16. The device according to claim 1, wherein the exit opening of the nozzle cap has a diameter of at least 0.5 mm, preferably at least 1 mm, more preferably at least 1.5 mm, even more preferably at least 2 mm, and/or at most 9 mm, preferably at most 8 mm, more preferably at most 7 mm, even more preferably at most 6 mm.

17. The device according to claim 1, wherein the exit opening of the nozzle cap is adjustable in size.

18. A method for generating a plasma jet, wherein the method comprises the steps of: flowing a first ignitable gas through an inner channel towards an exit opening of the inner channel, and generating a plasma from the first ignitable gas flowing in the inner channel by a high voltage electrode arranged in the inner channel; flowing a monomer precursor through a middle channel towards an exit opening of the middle channel, wherein the middle channel surrounds the inner channel, and wherein the middle channel is electrically insulated from the inner channel; and flowing a second ignitable gas through an outer channel towards an exit opening of the outer channel, wherein the outer channel surrounds the middle channel, wherein the outer channel is electrically insulated from the middle channel; mixing the plasma of the first ignitable gas, the monomer precursor and the second ignitable gas in a mixing volume of a nozzle cap located after the exit openings of the inner channel, the middle channel and the outer channel; and ejecting the mixture of the plasma of the first ignitable gas, the monomer precursor and the second ignitable gas in the mixing volume out of an exit opening of the nozzle cap located after the mixing volume, wherein the exit opening of the nozzle cap is smaller than the exit opening of the outer channel.
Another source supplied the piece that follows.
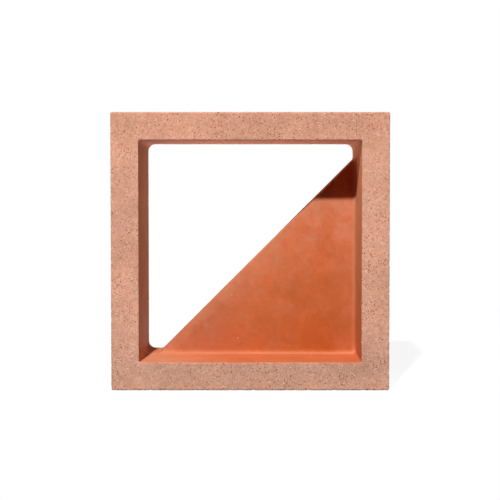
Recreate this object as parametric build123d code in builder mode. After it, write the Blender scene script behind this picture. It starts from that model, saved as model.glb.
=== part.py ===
"""Screen block cast in one piece: a square frame, open at the front, half closed by a triangular web."""
from math import radians, tan
import os

from build123d import *

# All sizes are in millimetres. X is the width, Y the depth, Z the height.
# The block stands on its bottom edge with its front face at -Y.
# The origin is the middle of the rectangle that it stands on.

# Driving dimensions
width = 300.0
height = 300.0
depth = 100.0
frame_wall = 30.0  # face width of each frame bar, measured at the front
web_thickness = 40.0  # the web is flush with the back of the frame
draft_angle = 1.4  # degrees that each inner wall leans in towards the back

# Where the diagonal edge of the web meets the inner walls, measured along
# them at the back face: down from the top wall, and in from the left wall.
diagonal_inset = 16.7

# Roundings
outer_corner = 2.0  # four long edges of the frame
front_corner = 2.0  # corners of the opening at the front face
back_corner = 8.0  # corners of the opening at the back face
blunt_flat = 3.0  # flats that ease the hole's two blunt corners, along each face
cove = 5.0  # hollow rounding between the web and the inner walls
arris = 1.0  # rims of both faces

# Places that follow from the sizes
front_y = -depth / 2
back_y = depth / 2
web_front_y = back_y - web_thickness
mid_height = height / 2
opening_width = width - 2 * frame_wall
opening_height = height - 2 * frame_wall
taper = depth * tan(radians(draft_angle))
back_opening_width = opening_width - 2 * taper
back_opening_height = opening_height - 2 * taper

# The cove has to fit inside the rounded corner of the opening at the web.
recess_share = (web_front_y - front_y) / depth
corner_at_web = front_corner + (back_corner - front_corner) * recess_share
cove_fit = 0.95
web_cove = min(cove, cove_fit * corner_at_web)

# Plane.XZ looks along -Y, so its offsets carry the opposite sign of Y.
front_plane = Plane.XZ.offset(-front_y)
back_plane = Plane.XZ.offset(-back_y)
web_plane = Plane.XZ.offset(-web_front_y)

# The sloping plane that the web stops at: it runs straight from front to back.
diagonal_top = Vector(
    back_opening_width / 2,
    0,
    mid_height + back_opening_height / 2 - diagonal_inset,
)
diagonal_bottom = Vector(
    -back_opening_width / 2 + diagonal_inset,
    0,
    mid_height - back_opening_height / 2,
)
diagonal_run = diagonal_top - diagonal_bottom
diagonal_normal = diagonal_run.cross(Vector(0, 1, 0))
diagonal_plane = Plane(origin=diagonal_bottom, x_dir=diagonal_run, z_dir=diagonal_normal)


def rounded_opening(plane, opening_w, opening_h, corner):
    """One section of the mould core, centred on the block."""
    with BuildSketch(plane) as section:
        with Locations((0, mid_height)):
            RectangleRounded(opening_w, opening_h, corner)
    return section.sketch


front_section = rounded_opening(front_plane, opening_width, opening_height, front_corner)
back_section = rounded_opening(
    back_plane, back_opening_width, back_opening_height, back_corner
)

# The core that forms the recess in front of the web: it tapers, its corners
# open out from the front to the back, and its nose is rounded for the cove.
# It reaches past the diagonal only as far as the flats at its ends do.
with BuildPart() as recess_core:
    loft(sections=[front_section, back_section], ruled=True)
    split(bisect_by=web_plane, keep=Keep.TOP)
    nose = recess_core.faces().sort_by(Axis.Y)[-1]
    fillet(nose.edges(), radius=web_cove)
    split(bisect_by=diagonal_plane.offset(blunt_flat), keep=Keep.BOTTOM)

# The core that forms the hole: the same taper from front to back, cut off
# along the diagonal, with its two blunt corners eased by flats.
with BuildPart() as hole_core:
    loft(sections=[front_section, back_section], ruled=True)
    split(bisect_by=diagonal_plane, keep=Keep.TOP)
    slope = hole_core.faces().filter_by(diagonal_plane)[0]
    blunt_edges = slope.edges().sort_by(lambda edge: abs(edge.tangent_at(0.5).Y))[-2:]
    chamfer(blunt_edges, length=blunt_flat)

# The block is the rounded outer form less the two cores, with the rims of
# both faces eased. The front edge of the web's slope is left crisp.
with BuildPart() as breeze_block:
    with BuildSketch(front_plane):
        with Locations((0, mid_height)):
            RectangleRounded(width, height, outer_corner)
    extrude(amount=-depth)
    add(recess_core.part, mode=Mode.SUBTRACT)
    add(hole_core.part, mode=Mode.SUBTRACT)
    front_rims = breeze_block.faces().sort_by(Axis.Y)[0].edges()
    back_rims = breeze_block.faces().sort_by(Axis.Y)[-1].edges()
    fillet(front_rims + back_rims, radius=arris)

breeze_block.part.label = "breeze_block"

os.makedirs("parts", exist_ok=True)
export_step(breeze_block.part, "parts/breeze_block.step")
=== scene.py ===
"""Look of a terracotta-coloured cast concrete screen block.

The file is laid out as a Blender add-on and is run as a script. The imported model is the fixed
frame. All lengths are in metres in that frame: the front face looks along -Y.
"""
import math
import random

import bmesh
import bpy
from bpy.props import FloatProperty, FloatVectorProperty, IntProperty, PointerProperty
from mathutils import Matrix, Vector, noise


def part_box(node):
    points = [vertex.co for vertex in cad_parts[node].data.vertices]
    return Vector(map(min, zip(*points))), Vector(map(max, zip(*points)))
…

19. The method according to claim 18, wherein the first ignitable gas is flowed at a predetermined first flow rate through the inner channel towards the exit opening of the inner channel, wherein a first flow rate is at least 0.1 slm, preferably at least 0.2 slm, more preferably at least 0.3 slm, even more preferably at least 0.4 slm, and/or at most 0.9 slm, preferably at most 0.8 slm, more preferably at most 0.7 slm, even more preferably at most 0.6 slm, and most preferably 0.5 slm.

20. The method according to claim 18, wherein the monomer precursor is flowed at a predetermined second flow rate through the middle channel towards the exit opening of the middle channel, wherein a second flow rate is at least 50 sccm, preferably at least 100 sccm, more preferably at least 150 sccm, even more preferably at least 200 sccm, and/or at most 650 sccm, preferably at most 550 sccm, more preferably at most 450 sccm, even more preferably at most 350 sccm, and most preferably 250 sccm.

21. The method according to claim 18, wherein the second ignitable gas is flowed at a predetermined third flow rate through the outer channel towards the exit opening of the outer channel, wherein a third flow rate is at least 0.2 slm, preferably at least 0.4 slm, more preferably at least 0.6 slm, even more preferably at least 0.8 slm, and/or at most 5 slm, preferably at most 4 slm, more preferably at most 3 slm, even more preferably at most 2 slm, and most preferably 1 slm.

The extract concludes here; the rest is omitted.